Rabbi plans service to explain Passover rituals

March 25, 1994|By Alisa Samuels | Alisa Samuels,Sun Staff Writer

Newly married Jewish couples who aren't sure what foods to serve at a Seder or Jews recently returned to their faith who have forgotten some of the Passover rituals can get some help tonight from Rabbi Herbert Kumin.

At a pre-Passover service, the Calah Congregation's rabbi will explain the history of Passover, its importance, rituals and impact on Jews.

He will also show a 30-minute film called "A Seder at My Grandmother's Home," in an attempt to better acquaint Jews and non-Jews with details of the annual observance.

During Passover, Jewish families hold a meal called a Seder in their homes, featuring readings and symbolic foods.

"Having a picture is sometimes better than a thousand words," ** said Mr. Kumin, whose 5-year-old congregation includes Orthodox, Reform and Conservative Jews.

The service will be held at 8 p.m. at Owen Brown Community Center on Cradlerock Way.

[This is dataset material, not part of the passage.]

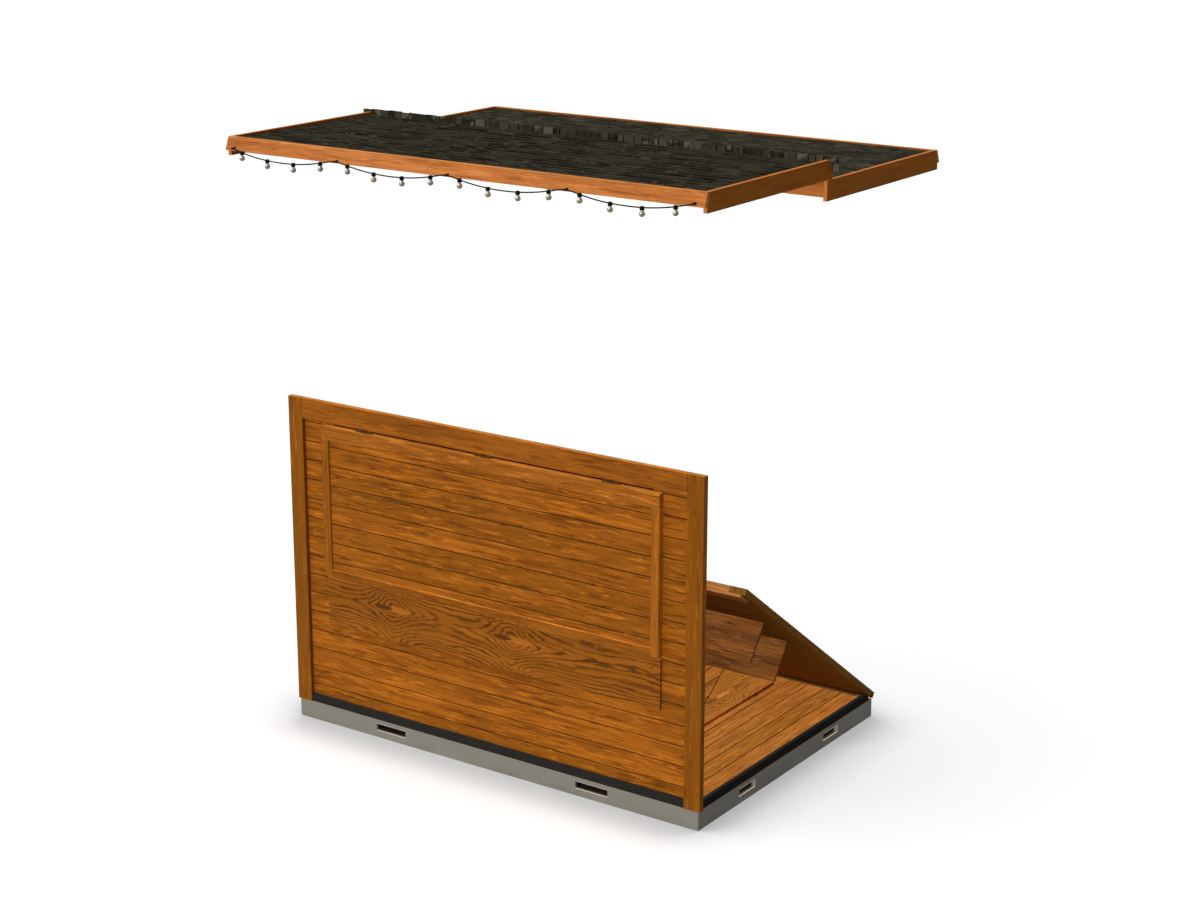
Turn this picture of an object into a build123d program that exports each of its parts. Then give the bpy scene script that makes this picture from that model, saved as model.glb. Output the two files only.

Passover, or Holiday of Spring, is a week-long Jewish holiday marking the ancient Hebrews' exodus from Egypt and slavery. An estimated 14 million Jews around the world are expected to observe Passover beginning at sundown tomorrow, including about 8,500 in Howard County.

"It renews your hope, like after a bitter winter," Mr. Kumin said of Passover.

The program tonight is aimed at married Jewish couples holding a Seder for the first time, other Jews and even non-Jews interested in learning about Passover, the rabbi said.

Mr. Kumin said that "a good percentage" of those in the Jewish community could benefit from tonight's program, saying that many have strayed from their faith for various reasons.

pTC During a Seder, three matzos, or pieces of flat, thin unleavened bread, are eaten to symbolize the Hebrews' hasty departure from Egypt, which left no time for their bread to rise.

Horseradish and other bitter herbs are eaten to symbolize the Hebrews' hardships in Egypt. Salt water is present to symbolize their crossing of the Red Sea and their tears shed in bondage. Other foods eaten are a roasted egg, greens, a lamb shank bone and haroseth -- chopped apples, nuts and wine. Each participant meal also drinks from four cups of wine.

The meal is accompanied by readings from the Haggada, or Passover liturgy, containing songs and the story of the Hebrews' exodus from Egypt.

Passover is more than a commemoration, it's a celebration, stress those in the Jewish community.

"Passover is not celebrating something that happened many, many years ago, but feeling and acting as if you yourself, came out of Egypt -- not in a physical way, but a spiritual way," said Rabbi Hillel M. Baron of the Orthodox Lubavitch Center for Jewish Studies on Rodona Drive.

He will host a communal Seder at 8 p.m. Saturday and Sunday at his home for those who don't have families and relatives to share Passover.

Rabbi Kenneth L. Cohen of Beth Shalom Conservative Congregation said Passover is the holiday that most Jews observe.

"People who don't otherwise practice their Judaism find their identity around Passover time," he said. "It's a celebration of freedom, which is . . . significant to everyone, Jew and non-Jew alike."